Far from making an honest woman of her, marriage just spurred her on to even more licentiousness. She gave birth to three children, all without the, uh, co-operation of Hosea. We're not taking immaculate conceptions here. We're taking about public spectacle. But through all of the pain, out of all his hurt and wounded bitterness, Hosea loved Gomer, and was utterly faithful to her. Taking her back, in love, with no recrimination, every time she chose to return for varying lengths of time. An astounding reflection of the love of a faithful God for his faithless people. Hosea showed in his own life the love of God and how it is expressed, and the hurt God endures when our return of that love ends up being like a morning cloud, like desert dew.
The book of the prophet Hosea is one sustained, lyric lament on how unfaithful we are, and the hurt this causes God, and on how faithful God is, in spite of our ongoing sin, how steadfast his love is, while ours is like the morning cloud promising much and delivering little, like the dew that goes early away, evaporating almost as soon as it is noticed.
Hosea, indeed the entire Old Testament, shows beyond doubt how far we all fall short of the mark. How we can do nothing but fail. How we promise much, intend much, but in the end deliver little or nothing in response to the love of God.
But Hosea, for all his love, is not the whole picture. The full truth comes not in Jesus. Hosea and all the prophets, entire Old Testament, even that morning cloud, must be seen only through the light of the grace and glory of Jesus Christ.
Some of you may be thinking: Oh dear, here it comes, that same old sermon about how we don't need to do anything, that it's all been done for us by Christ. Well, it has and of course that's what's coming. St Paul never gave up on it, and I don't intend to either.
We are not saved or redeemed by our morning cloud love, or our good works or our good intentions that go away early. We are justified by faith in Christ Jesus, and are made righteous by him.

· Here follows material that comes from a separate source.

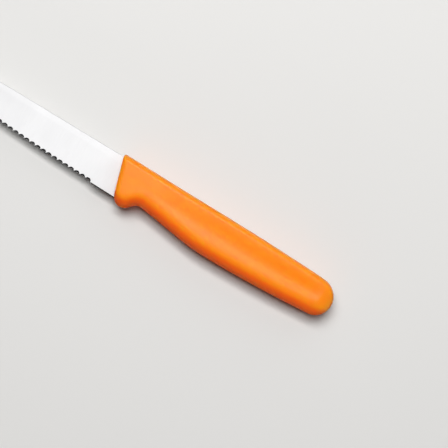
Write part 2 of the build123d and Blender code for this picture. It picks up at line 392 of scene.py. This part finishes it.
def bevel_steel_painted_dark(finishes):
    """The same steel where a shaped wheel cut the waves, with coarse lines that run off the
    edge; its colour is painted near black, as painted shade, so that the bevels look
    dark beside the face."""
    material, tree = new_material("coarse_ground_stainless_painted_dark")
    place = add_node(tree, "ShaderNodeTexCoord").outputs["Object"]
    # A 120 grit wheel leaves lines about 0.12 mm apart, here 3 mm long
    lines = drawn_lines(tree, place, (0.12, 3, 3), 2.0)
    shade = add_node(tree, "ShaderNodeMapRange", {
        "Value": lines, "From Min": 0.3, "From Max": 0.7, "To Min": 0.7, "To Max": 1.3,
    }).outputs["Result"]
    # Painted shade: the bevel's steel colour is near black, where the real steel is pale
    dark = add_node(tree, "ShaderNodeVectorMath", {
        0: finishes.waves_painted_dark[:3], 1: shade,
    }, operation="MULTIPLY").outputs[0]
    bump = add_node(tree, "ShaderNodeBump", {
        "Height": lines, "Strength": 0.4, "Distance": 0.02 * MM,
    })
    shader = add_node(tree, "ShaderNodeBsdfPrincipled", {
        "Base Color": dark,
        "Metallic": 1.0,
        "Roughness": 0.42,
        "Normal": bump.outputs["Normal"],
    })
    add_node(tree, "ShaderNodeOutputMaterial", {"Surface": shader.outputs["BSDF"]})
    return material


def stamped_rim_steel(finishes):
    """The same steel where the press cut it: duller, with short upright drag marks."""
    material, tree = new_material("stamped_stainless")
    place = add_node(tree, "ShaderNodeTexCoord").outputs["Object"]
    # Drag marks of the cutting tool, about 0.1 mm apart along the rim and 2 mm long
    marks = drawn_lines(tree, place, (0.1, 0.1, 2), 2.0)
    gloss = add_node(tree, "ShaderNodeMapRange", {
        "Value": marks, "From Min": 0.3, "From Max": 0.7, "To Min": 0.38, "To Max": 0.55,
    })
    bump = add_node(tree, "ShaderNodeBump", {
        "Height": marks, "Strength": 0.2, "Distance": 0.02 * MM,
    })
    shader = add_node(tree, "ShaderNodeBsdfPrincipled", {
        "Base Color": finishes.blade_rim,
        "Metallic": 1.0,
        "Roughness": gloss.outputs["Result"],
        "Normal": bump.outputs["Normal"],
    })
    add_node(tree, "ShaderNodeOutputMaterial", {"Surface": shader.outputs["BSDF"]})
    return material


def cubic(start, first, second, end, steps):
    """Points along a cubic curve, without its last one."""
    points = []
    for step in range(steps):
        t = step / steps
        points.append(
            start * (1 - t) ** 3
            + first * 3 * t * (1 - t) ** 2
            + second * 3 * t**2 * (1 - t)
            + end * t**3
        )
    return points


# A station is one section of the handle, on edge between a point of its spine and one
# below. It is a row of values: the reach and drop of both, half the thickness, the flute's
# depth, the widths in plan of the two roundings, and how sharp its ridges are, from 1 to 0.


def section_ring(sizes, station):
    """A station's points, from the spine over the side that faces up and back underneath.

    Each comes with how far round the finger side it is, from 0 to 1, which fades out
    over the butt: the share of painted shade that the plastic darkens there.
    """
    high_reach, high_drop, low_reach, low_drop, half, flute, spine, belly, sharp = station
    high = Vector((CORNER_X + high_reach, SPINE_Y - high_drop))
    low = Vector((CORNER_X + low_reach, SPINE_Y - low_drop))
    depth = (low - high).length
    along = (low - high).normalized()
    side = depth - spine - belly
    floor = min(sizes.flute_offset, spine + side * FLOOR_SHARE)
    crest = floor + (spine + side - floor) * WIDEST_SHARE
    ridge = Vector((spine, half - sizes.ridge_drop * sharp))
    hollow = Vector((floor, half - sizes.crown_drop * sharp - flute))
    widest = Vector((crest, half))
    top = Vector((0, 0))
    bottom = Vector((depth, 0))
    across = Vector((1, 0))
    up = Vector((0, 1))
    pull = across * spine * SPINE_PULL
    outline = cubic(top, up * ridge.y * SPINE_PULL, ridge - pull, ridge, SPINE_STEPS)
    pull = across * (floor - spine) * SIDE_PULL
    outline += cubic(ridge, ridge + pull, hollow - pull, hollow, SIDE_STEPS)
    pull = across * (crest - floor) * SIDE_PULL
    outline += cubic(hollow, hollow + pull, widest - pull, widest, SIDE_STEPS)
    pull = across * (depth - crest) * BELLY_PULL
    lower = bottom + up * half * BELLY_PULL
    outline += cubic(widest, widest + pull, lower, bottom, BELLY_STEPS)
    outline.append(bottom)
    points = []
    for point in outline + [Vector((p.x, -p.y)) for p in reversed(outline[1:-1])]:
        plan = high + along * point.x
        # How far round the finger side, which sets the painted shade there
        shade_share = sharp * max(point.x - crest, 0) / (depth - crest)
        points.append((Vector((plan.x, plan.y, MIDDLE_Z + point.y)), shade_share))
    return points


def front_stations(sizes, guard_depth):
    """Stations over the front's rounding and the toe's."""
    lean = tan(sizes.front_lean)
    front, toe = sizes.front_round, sizes.toe_round
    backs = [front * (1 - cos(radians(turn))) for turn in FRONT_TURNS]
    backs += [front + (toe - front) * (step + 1) / TOE_STEPS for step in range(TOE_STEPS)]
    stations = []
    for back in backs:
        edge_left = max(front - back, 0)
        inset = front - sqrt(front**2 - edge_left**2)
        run_left = max(1 - back / sizes.front_run, 0)
        side_inset = sizes.front_sides * (1 - sqrt(1 - run_left**2))
        lift = toe - sqrt(max(toe**2 - (toe - back) ** 2, 0))
        start = back / cos(sizes.front_lean) - lean * front
        high = (start + lean * inset, inset)
        low = (start + lean * (guard_depth - lift), guard_depth - lift)
        half = sizes.guard_thickness / 2 - side_inset
        rounds = (sizes.spine_round - inset, sizes.belly_round - inset)
        stations.append((*high, *low, half, 0, *rounds, 1))
    return stations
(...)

The answer to our morning cloud love and our desert dew faithfulness is in the today's Gospel: "I came, not to call the righteous, but to call sinners." He did not come to call men like Hosea, he came to call women like Gomer ... and us. Those who are already fully righteous, whoever they may be, do not need him. But we do.
He came to call sinners, not the righteous, came to call Gomer and you and me, and by that call to make us righteous.
We are now in fact righteous now, but only through the action of Christ, not through our own actions, not in and of ourselves, but in through him. In him and through him, and because of him, our sin is as constantly forgiven as Gomers was, it is all redeemed and we are left righteousness.
We offer up our sin in sorrow and repentance, he takes our sin in love and forgiveness, and gives us back his righteousness. Because he loves us, like Hosea loved Gomer. With a love that is steadfast and faithful.
Our love is like a morning cloud, like the dew that goes early away. Thanks be to God, his is not. Not like the morning cloud, more like the everlasting hills.